Commissioner expectation
Commissioners expect providers to understand patterns of quality, not only individual actions. Thematic reviews help show how leaders identify repeated concerns and act before issues become embedded.
This means thematic review records should show the evidence used, the pattern identified, the action agreed and the outcome being measured. Commissioners may ask how themes from complaints, incidents, feedback or audits have changed recovery priorities.
They also expect escalation where themes persist. If the same issue appears in several evidence sources, the provider should show stronger controls, senior review and a clear timetable for improvement.

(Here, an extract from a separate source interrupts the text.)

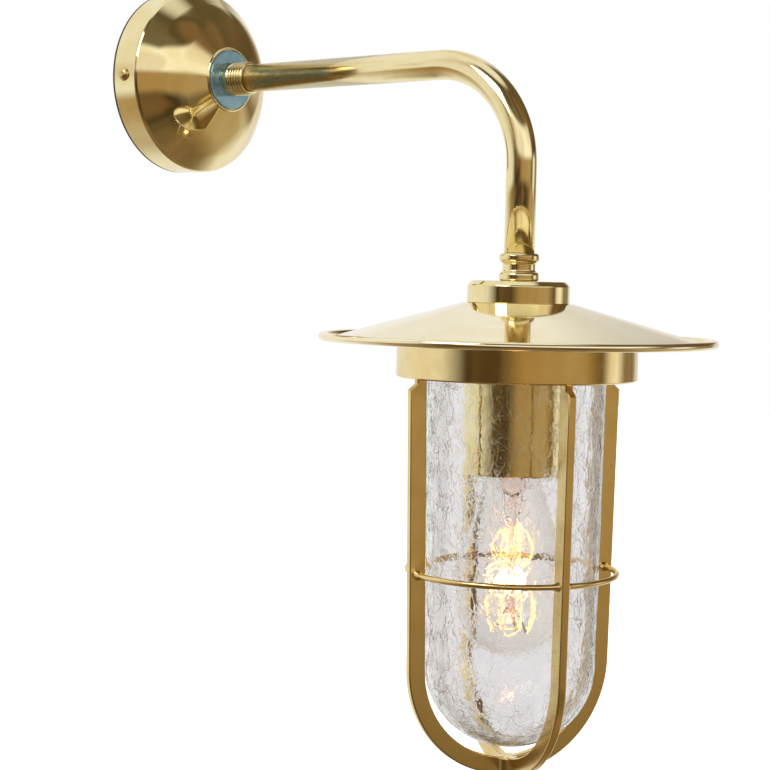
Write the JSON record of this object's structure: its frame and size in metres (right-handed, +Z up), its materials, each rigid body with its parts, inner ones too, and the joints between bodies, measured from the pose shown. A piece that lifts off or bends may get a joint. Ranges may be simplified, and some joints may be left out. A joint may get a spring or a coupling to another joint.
{
  "type": "ship lantern",
  "caption": "Brass ship's wall lantern on a swan-neck arm: round rose, broad visor, crackle-glass dome in a cast guard, screw-cap bulb.",
  "frame": {"origin": "centre of the rose at the wall face, midway between the two wall fixings", "axes": "+X out of the wall along the arm's straight run, +Z up, +Y to the left seen from the wall"},
  "size_m": [0.3609, 0.2088, 0.4315],
  "materials": {
    "polished_brass": "mirror-polished brass",
    "turned_brass": "turned and polished brass",
    "cast_brass": "satin cast brass",
    "plain_brass": "machined brass",
    "zinc_steel": "zinc-plated steel",
    "tinned_contact": "tinned metal",
    "porcelain": "glazed porcelain",
    "black_rubber": "moulded rubber",
    "blue_grey_seal": "blue-grey sealing washer",
    "fibre_washer": "pressed fibre",
    "flex_sheath": "flex sheath",
    "core_insulation": "core insulation",
    "crackle_glass": "crackled clear glass",
    "bulb_clear_glass": "thin clear glass",
    "stem_glass": "pressed glass stem",
    "black_glass": "black glass insulator",
    "carbon_filament": "glowing filament",
    "support_wire": "fine support wire"
  },
  "bodies": {
    "bracket": {"wall_gasket": "black_rubber", "mounting_plate": "zinc_steel", "wall_rose": "polished_brass", "rose_screws": "plain_brass", "terminal_block": "porcelain", "terminal_block_screws": "plain_brass", "earth_screw": "plain_brass", "earth_washer": "zinc_steel", "rose_seal_washer": "blue_grey_seal", "back_washer": "plain_brass", "back_nut": "plain_brass", "rose_coupling": "polished_brass", "arm_tube": "polished_brass", "arm_flex": "flex_sheath", "rose_end_cores": "core_insulation", "lower_coupling": "polished_brass", "hollow_nipple": "plain_brass", "top_cap": "polished_brass", "cap_spacer": "plain_brass", "visor": "polished_brass", "visor_rim_wire": "zinc_steel", "visor_washer": "fibre_washer", "gallery": "turned_brass", "lampholder_cover": "polished_brass", "clamp_washer": "zinc_steel", "clamp_nut": "plain_brass", "holder_cap": "plain_brass", "holder_insert": "porcelain", "holder_terminal_screws": "plain_brass", "holder_end_cores": "core_insulation", "screw_shell": "plain_brass", "centre_contact": "tinned_contact", "side_contact": "tinned_contact", "holder_skirt": "porcelain"},
    "seal": {"glass_gasket": "black_rubber"},
    "glass": {"glass_dome": "crackle_glass"},
    "guard": {"guard": "cast_brass"},
    "bulb": {"bulb_glass": "bulb_clear_glass", "bulb_cap": "plain_brass", "bulb_insulator": "black_glass", "bulb_contact": "tinned_contact", "bulb_stem": "stem_glass", "filament": "carbon_filament", "filament_supports": "support_wire"}
  },
  "joints": [
    {"name": "guard_lift_off", "type": "slide", "parent": "bracket", "child": "seal", "axis": [0, 0, -1], "range_m": [0, 0.175]},
    {"name": "glass_drop", "type": "slide", "parent": "seal", "child": "glass", "axis": [0, 0, -1], "range_m": [0, 0.0091]},
    {"name": "guard_turn", "type": "hinge", "parent": "glass", "child": "guard", "pos_m": [0.2565, 0, -0.1556], "axis": [0, 0, -1], "range_deg": [0, 1080]},
    {"name": "bulb_out", "type": "slide", "parent": "bracket", "child": "bulb", "axis": [0, 0, -1], "range_m": [0, 0.03]}
  ],
  "couplings": [
    {"joint": "glass_drop", "follows": "guard_turn", "m_per_rad": 0.00047746}
  ]
}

Regulator and inspector expectation
CQC inspectors will expect leaders to know what themes are affecting the service. A thematic review can evidence that governance systems identify patterns, test risk and drive improvement.
Thematic evidence supports sustained improvement after CQC recovery because it helps providers detect repeat concerns before they become repeat failure. Inspectors may compare thematic review findings with records, staff accounts, observations and feedback.
Inspectors will also expect thematic reviews to lead to action. A report that identifies a pattern but does not change practice may demonstrate awareness, but not effective governance.
Conclusion
Thematic reviews strengthen CQC recovery by helping providers see patterns across the service. They bring together evidence that may otherwise sit separately in audits, complaints, incidents, feedback and daily records.
Outcomes are evidenced through care records, audit findings, feedback, observations, incident trends, complaints learning, handover records and governance minutes. These sources should show whether the theme is reducing and whether people’s experience is improving.
Consistency is maintained when thematic reviews are built into routine quality assurance. Registered managers, nominated individuals and provider quality leads should use them to challenge assumptions, escalate persistent concerns and refine recovery actions. This keeps improvement practical, evidence-led and ready for commissioner or CQC scrutiny.